2) Even in <30 km/h corners, my kart is shown to have no cornering speed advantage. The point-mass simulator uses a single low-speed maximum lateral acceleration figure to represent all effects on the car (grip losses through roll and weight transfer, the need to use the grip to perform work to change the rotational kinetic energy on turn-in) etc. 1.5g is in concession-kart tire territory; on a "green" surface I get 1.9-2 g midcorner. Can you plot sensitivity to this?
Even if a FSAE car built along these lines can't use an MG Yellow tire, the tires used for a light car are very load-sensitive and on something that light would be well over 1.5 warm.
Sincerely,
Charles
Charles, Z,
sorry for just making one statement and then stop replying to the thread.
I'm quite involved with the Setup of our 2017 car and right now pretty busy with fixing understeer Problems.
If i find time, i'll update the results with some other cars and also your finetuning of the Kart.
Sorry I'm late, but a little on the Vi-Grade Competition.
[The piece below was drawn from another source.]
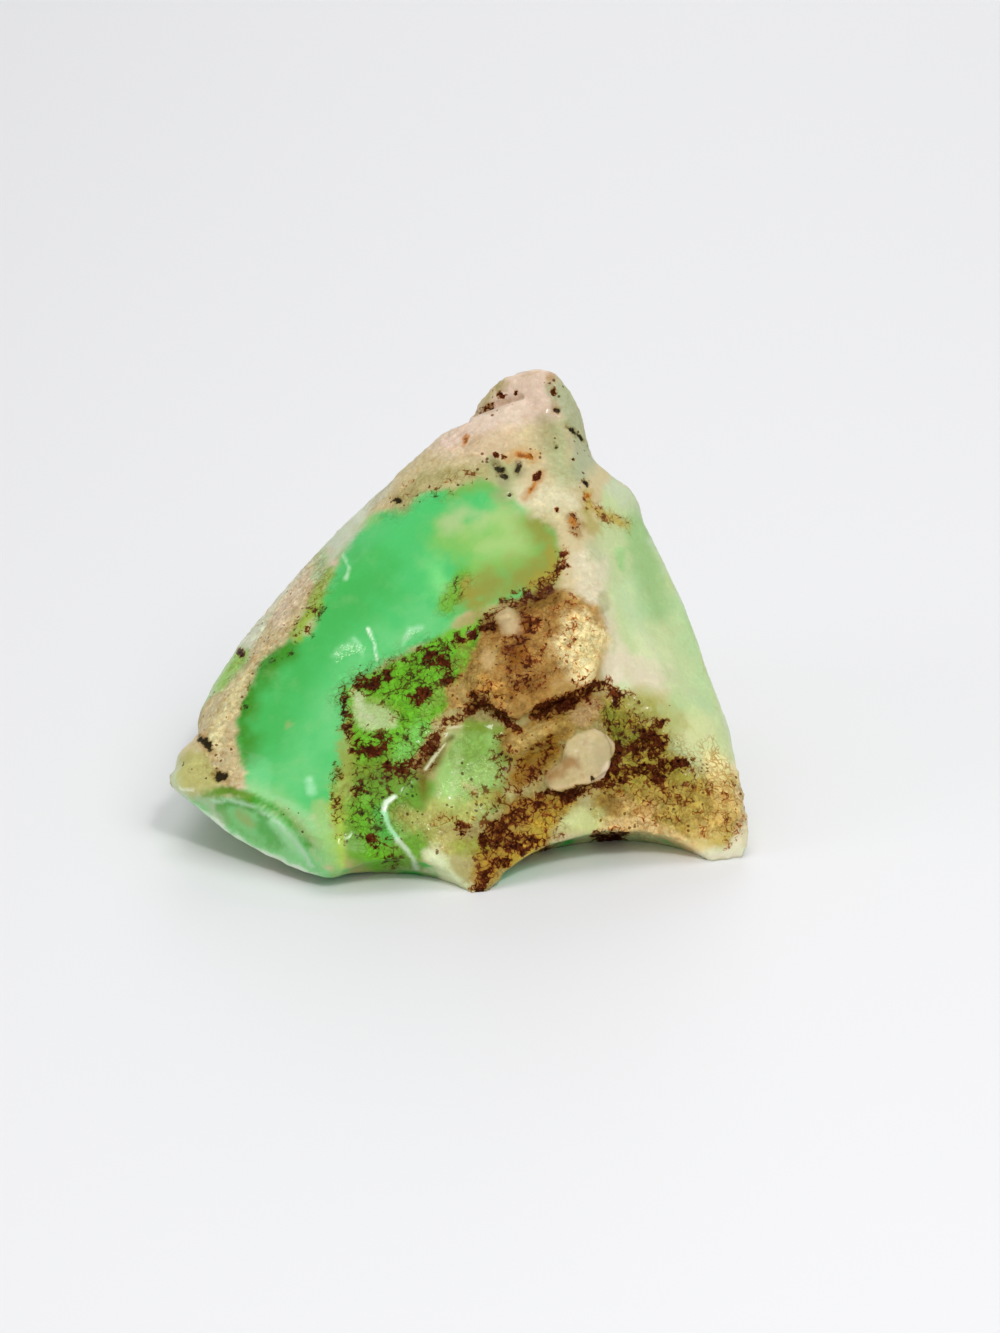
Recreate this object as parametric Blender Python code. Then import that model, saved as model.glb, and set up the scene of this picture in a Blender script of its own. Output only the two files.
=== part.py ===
"""Raw chrysoprase: one broken chunk of apple-green chalcedony with a cream rind, resting on its underside.

Run it with: blender --background --python part.py

The chunk is built in millimetres, in the pose it rests in: +X right, +Y away from the front, +Z up, with
the floor at Z = 0. A convex hull of named corners gives the block. Knobs, lumps and chips are joined on,
and ellipsoids bite the shell-shaped fracture faces out of it. A voxel remesh fuses them into one skin,
relief() gives that skin its rind, crevice and pits, and the last steps thin the mesh, cut the face that
it rests on, scale it to metres and put the middle of its base at the origin.
"""

import math

import bmesh
import bpy
import numpy as np
from mathutils import Matrix, Vector, noise

NODE = "chrysoprase"
METRES_PER_MM = 0.001

# Driving dimensions, in millimetres.
VOXEL = 0.36
TRIANGLES = 9400
FLOOR = 0.0
SNAP_TO_FLOOR = 0.06

# Corners of the block. The ones under the floor are cut off there, which leaves the face it rests on.
CORNERS = {
    # front, from the left nose round the lower edge to the right corner
    "nose": (-22.9, 10.0, 5.4),
    "nose_under": (-21.9, 9.7, 4.1),
    "left_facet_top": (-13.7, 4.5, 5.5),
    "left_facet_mid": (-17.8, 7.1, 5.8),
    "left_facet_low": (-20.1, 8.7, 3.1),
    "left_facet_sill": (-18.4, 7.4, 1.9),
    "left_facet_foot": (-15.5, 5.3, 1.2),
    "left_foot_low": (-12.7, 3.4, 0.9),
    "left_foot": (-11.0, 2.3, 1.5),
    "left_foot_top": (-11.2, 2.4, 3.4),
    "front_foot": (-0.4, 1.9, -0.4),
    "front_foot_right": (1.0, 2.6, -0.4),
    "right_foot": (19.3, 8.4, -0.6),
    "right_corner_low": (19.8, 9.0, 0.9),
    "right_corner": (19.6, 9.6, 2.2),
    "right_edge_low": (19.3, 12.5, 3.8),
    # the right edge, up to the knob
    "right_edge": (18.7, 16.5, 6.5),
    "right_edge_mid": (17.6, 18.8, 9.3),
    "right_edge_high": (16.2, 21.6, 13.3),
    "right_shoulder_low": (13.3, 25.0, 17.9),
    "right_shoulder": (11.7, 27.3, 20.8),
    "neck_right": (8.4, 28.5, 24.3),
    "crest_top": (5.4, 29.0, 27.4),
    "ridge_top": (2.4, 28.3, 28.4),
    # the crest that falls to the left, behind the window
    "crest_1": (-3.0, 30.0, 25.6),
    "crest_2": (-6.2, 29.5, 22.5),
    "crest_3": (-10.2, 28.5, 18.5),
    "crest_4": (-13.7, 28.2, 15.1),
    "crest_5": (-18.0, 27.6, 9.9),
    "left_heel": (-20.7, 27.0, 5.7),
    "left_heel_under": (-20.4, 26.2, 4.2),
    # the rind ridge, on the left of the window
    "rind_1": (-19.9, 13.6, 7.9),
    "rind_2": (-18.4, 15.5, 9.7),
    "rind_3": (-17.0, 18.0, 11.8),
    "rind_4": (-14.2, 21.5, 14.0),
    # the blunt ridge down the middle of the front
    "middle_1": (6.2, 26.3, 26.0),
    "middle_2": (6.7, 21.0, 21.6),
    "middle_3": (8.8, 16.6, 17.0),
    "middle_4": (9.4, 14.0, 14.2),
    # the hidden back
    "back_top": (4.0, 34.0, 26.0),
    "back_top_left": (-8.0, 35.0, 17.0),
    "back_left": (-16.5, 33.5, 7.0),
    "back_right_high": (13.0, 32.5, 15.0),
    "back_right": (17.0, 26.0, 4.5),
    "back_low_right": (11.5, 37.0, 3.0),
    "back_low_left": (-7.0, 38.0, 4.0),
    # the underside
    "heel_left": (-11.0, 31.0, -0.6),
    "heel_mid": (2.0, 35.0, -0.8),
    "heel_right": (12.0, 31.0, -0.8),
    "sole_left": (-9.0, 15.0, -0.5),
    "sole_right": (17.0, 15.0, -0.5),
}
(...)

My team participated last year and full disclosure is partnered with Vi-Grade for software access. It was a very enjoyable competition, although it was hard to get members engaged as most were focused on the physical car (I was the only one from the team who directly participated.). The program has DIL capability, my team and I are are working on fully implementing it. The competition itself does not use dil, the cone penalties are for the car driving off the designated path. If you (or anyone) has any specific questions about that competition feel free to ask.